Мы бывали у водопада. Смотрели, как разбиваются о каменное ложе сверкающие струи кристально чистой воды, слушали шепот ручья, впадающего в реку, уходили далеко в горы, чтобы оттуда, с высоты, осмотреть гребни гор, волнообразную панораму горных хребтов, лысых вершин, ущелий, заросших сосной и пихтой. Мы словно председательствовали на собрании горных вершин, заполнивших весь горизонт, горевших как факелы, зажженные закатом в полумраке незабываемых сумерек. Вон та — огромный одинокий камень, нацелившийся в бесконечность, кажется, подняла руку, требуя слова. Ее соседка, как будто что-то отрицая, трясет колеблющейся гривой сосен. Остальные молчаливы и серьезны, замкнувшиеся в своем равнодушии, они совершенно безразличны на этом собрании древних мощных гигантов.

Здесь, у подножия скалы, венчающей самую высокую вершину гор Найара, среди аромата майорана, лаванды и ладанника[45] мы лежали ранним утром, омытым ливнем из бежавших туч, и наблюдали за восходящим светилом, когда нас разыскал Антонио. Не глядя в глаза, словно стыдясь, поздоровался с нами, опустился рядом с Хервасио и начал что-то горестно шептать ему на ухо.

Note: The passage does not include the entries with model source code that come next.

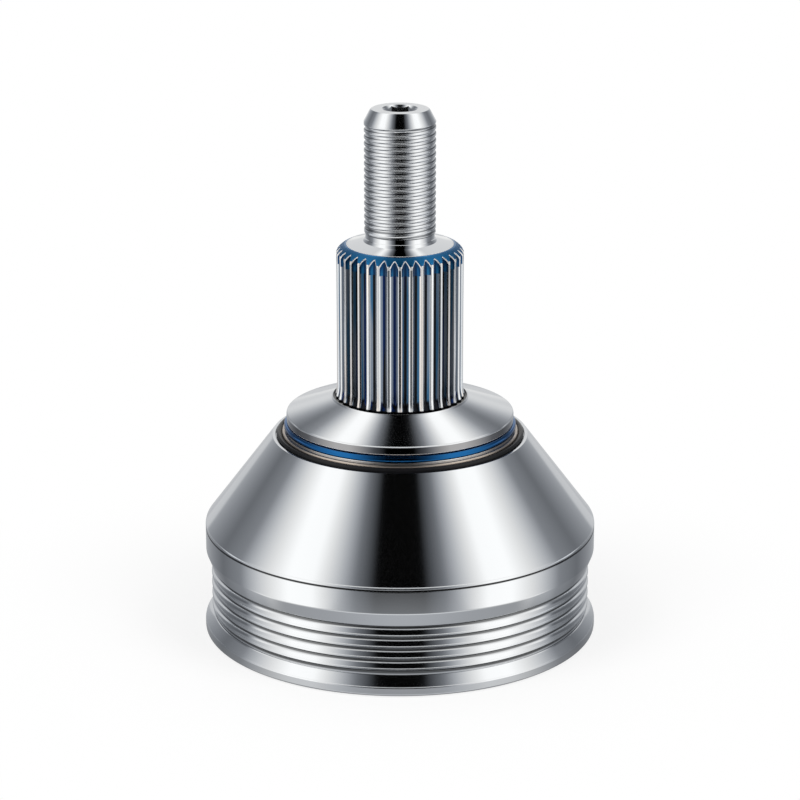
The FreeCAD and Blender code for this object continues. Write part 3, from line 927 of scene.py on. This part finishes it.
def spline_rings(shell):
    """The teeth, from inside the collar up to the shoulder; returns the first and the last ring."""
    columns = tooth_places()
    first = shell.ring([(ROOT_RADIUS - STEM_FOOT_INSET, angle, STEM_FOOT) for angle, depth in columns])
    runout = [SPLINE_BOTTOM + step * RUNOUT_LENGTH / RUNOUT_STEPS for step in range(RUNOUT_STEPS + 1)]
    lower = first
    for height in (*FOOT_RINGS, *runout, *STEM_RINGS, COAT_BOTTOM):
        lower = shell.grow(lower, [(tooth_radius(depth, height), angle, height) for angle, depth in columns])
    ends = [(SPLINE_RADIUS - depth * TOOTH_DEPTH, angle) for angle, depth in columns]
    edge = EDGE_ROUND + EDGE_HOLD
    for inset, drop in ((0.0, edge), (0.0, EDGE_ROUND), (EDGE_CUT, EDGE_CUT), (EDGE_ROUND, 0.0), (edge, 0.0)):
        places = [(radius - inset, angle) for radius, angle in ends]
        lower = shell.grow(lower, on_lead_in(places, drop))
    for share in LEAD_RINGS:
        places = []
        for radius, angle in ends:
            start = radius - edge
            places.append((start + (SHOULDER_RADIUS + EDGE_HOLD - start) * share, angle))
        lower = shell.grow(lower, on_lead_in(places))
    return first, lower


def shoulder_rings(shell, lower):
    """The shoulder above the spline, and the neck below the thread with its fillet."""
    edge = SHOULDER_RADIUS + EDGE_HOLD
    neck = STUB_RADIUS - NECK_DEPTH
    outline = rounded([
        (edge, lead_in_height(edge), 0),
        (SHOULDER_RADIUS, SPLINE_TOP, SOFT_ROUND),
        (neck + NECK_FILLET, SHOULDER_TOP, 0),
    ])
    for radius, height in outline[1:-1]:
        lower = shell.grow(lower, [(radius, angle, height) for angle, depth in tooth_places()])
    ring = shell.even_ring(*towards(outline[-2], outline[-1], SHOULDER_RING), 3 * STUB_COLUMNS)
    shell.join(lower, ring)
    fillet = []
    for step in range(FILLET_STEPS + 1):
        turn = FULL_TURN / 4 * step / FILLET_STEPS
        radius = neck + NECK_FILLET * (1 - math.sin(turn))
        fillet.append((radius, SHOULDER_TOP + NECK_FILLET * (1 - math.cos(turn))))
    first = shell.even_ring(*fillet[0], STUB_COLUMNS)
    shell.join_three_to_one(ring, first)
    shell.turned(fillet[1:] + [(neck, THREAD_BOTTOM)], STUB_COLUMNS, first)


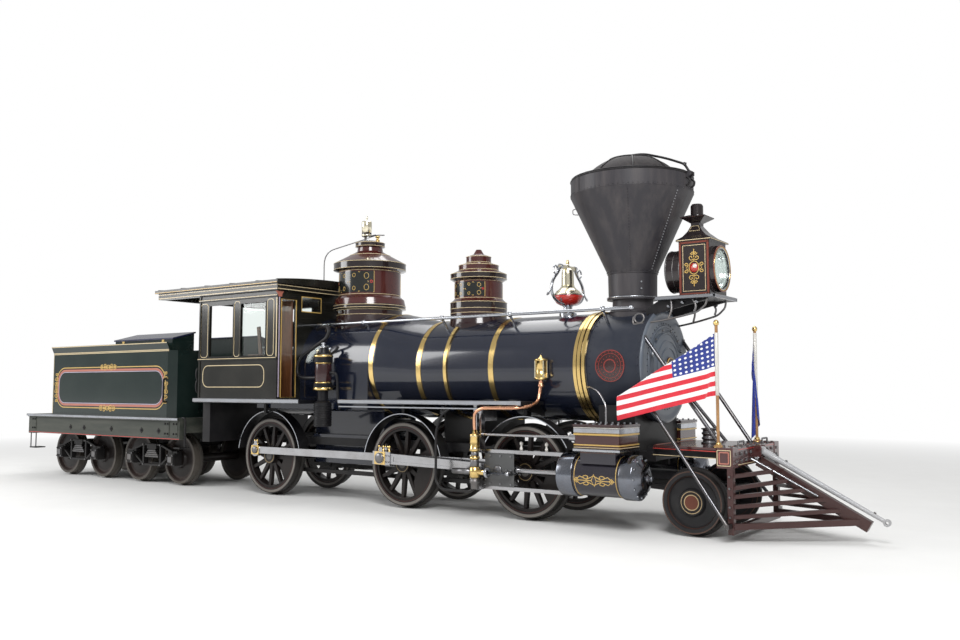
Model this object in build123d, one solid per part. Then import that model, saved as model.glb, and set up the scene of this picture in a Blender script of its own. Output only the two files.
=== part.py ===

В любовной игре он потерпел поражение. Жена обманула его. Он рассказывал об этом у глубокого ущелья шепотом, с невыразимой грустью, в час, когда всходило солнце. Мы удалились, чтобы не стеснять его своим присутствием, и никогда не узнали, о чем говорили индейцы во время этой продолжительной беседы.